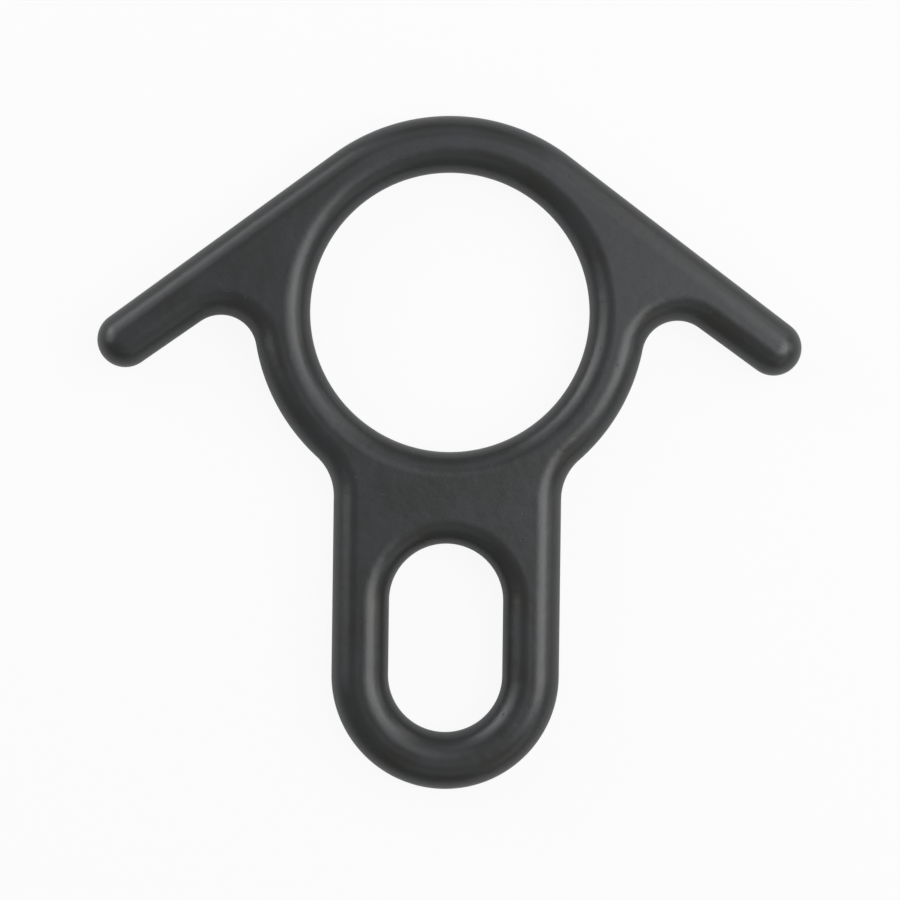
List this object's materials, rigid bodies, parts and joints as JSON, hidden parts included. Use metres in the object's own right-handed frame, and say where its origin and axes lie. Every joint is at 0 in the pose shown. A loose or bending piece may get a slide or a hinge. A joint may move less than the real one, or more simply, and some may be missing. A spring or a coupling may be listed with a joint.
{
  "type": "figure eight descender",
  "caption": "One-piece rescue figure eight descender: a large rope ring with two rope ears, a shank with a long carabiner eye, and rounded edges all over.",
  "frame": {"origin": "on the back face, under the centre of the outline box, where the descender lies flat on a surface", "axes": "+X across the two ears, +Y from the carabiner eye to the rope ring, +Z out of the front face"},
  "size_m": [0.1674, 0.16, 0.0132],
  "materials": {
    "anodised_aluminium": "hard-anodised, dark grey, satin"
  },
  "bodies": {
    "root": {"descender_body": "anodised_aluminium"}
  },
  "joints": []
}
----------
EXERCISE DESCRIPTION: Set every line of the listing down word for word.

ANSWER TO THE TASK:
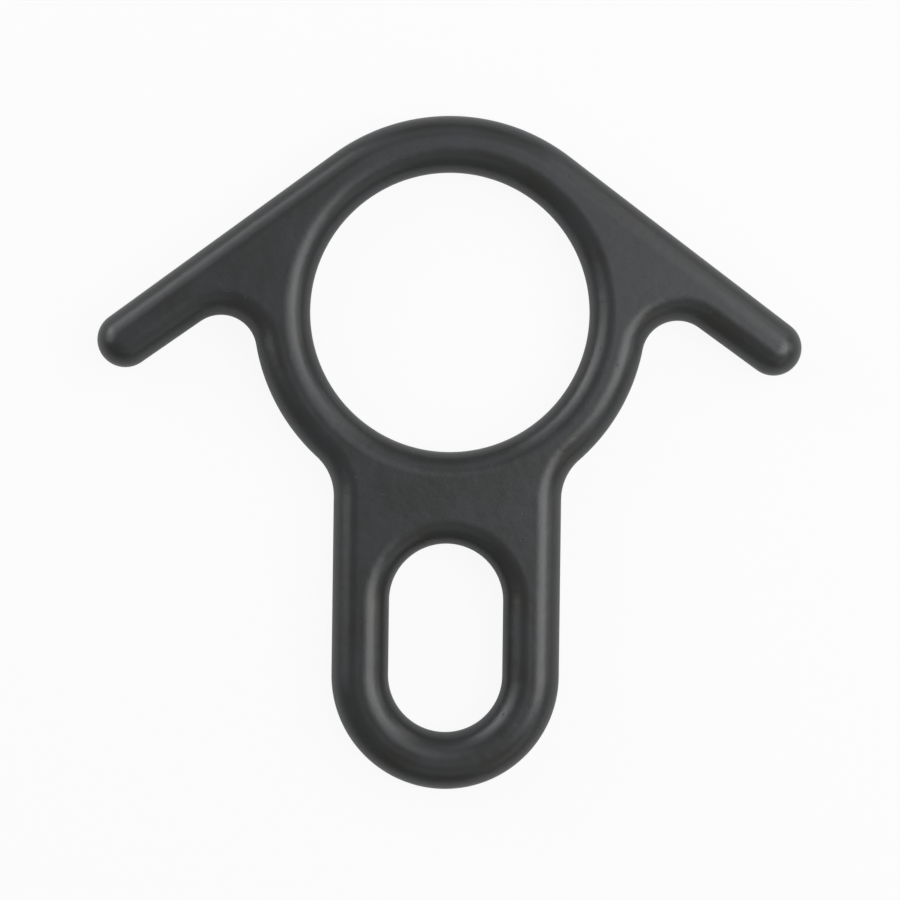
List this object's materials, rigid bodies, parts and joints as JSON, hidden parts included. Use metres in the object's own right-handed frame, and say where its origin and axes lie. Every joint is at 0 in the pose shown. A loose or bending piece may get a slide or a hinge. A joint may move less than the real one, or more simply, and some may be missing. A spring or a coupling may be listed with a joint.
{
  "type": "figure eight descender",
  "caption": "One-piece rescue figure eight descender: a large rope ring with two rope ears, a shank with a long carabiner eye, and rounded edges all over.",
  "frame": {"origin": "on the back face, under the centre of the outline box, where the descender lies flat on a surface", "axes": "+X across the two ears, +Y from the carabiner eye to the rope ring, +Z out of the front face"},
  "size_m": [0.1674, 0.16, 0.0132],
  "materials": {
    "anodised_aluminium": "hard-anodised, dark grey, satin"
  },
  "bodies": {
    "root": {"descender_body": "anodised_aluminium"}
  },
  "joints": []
}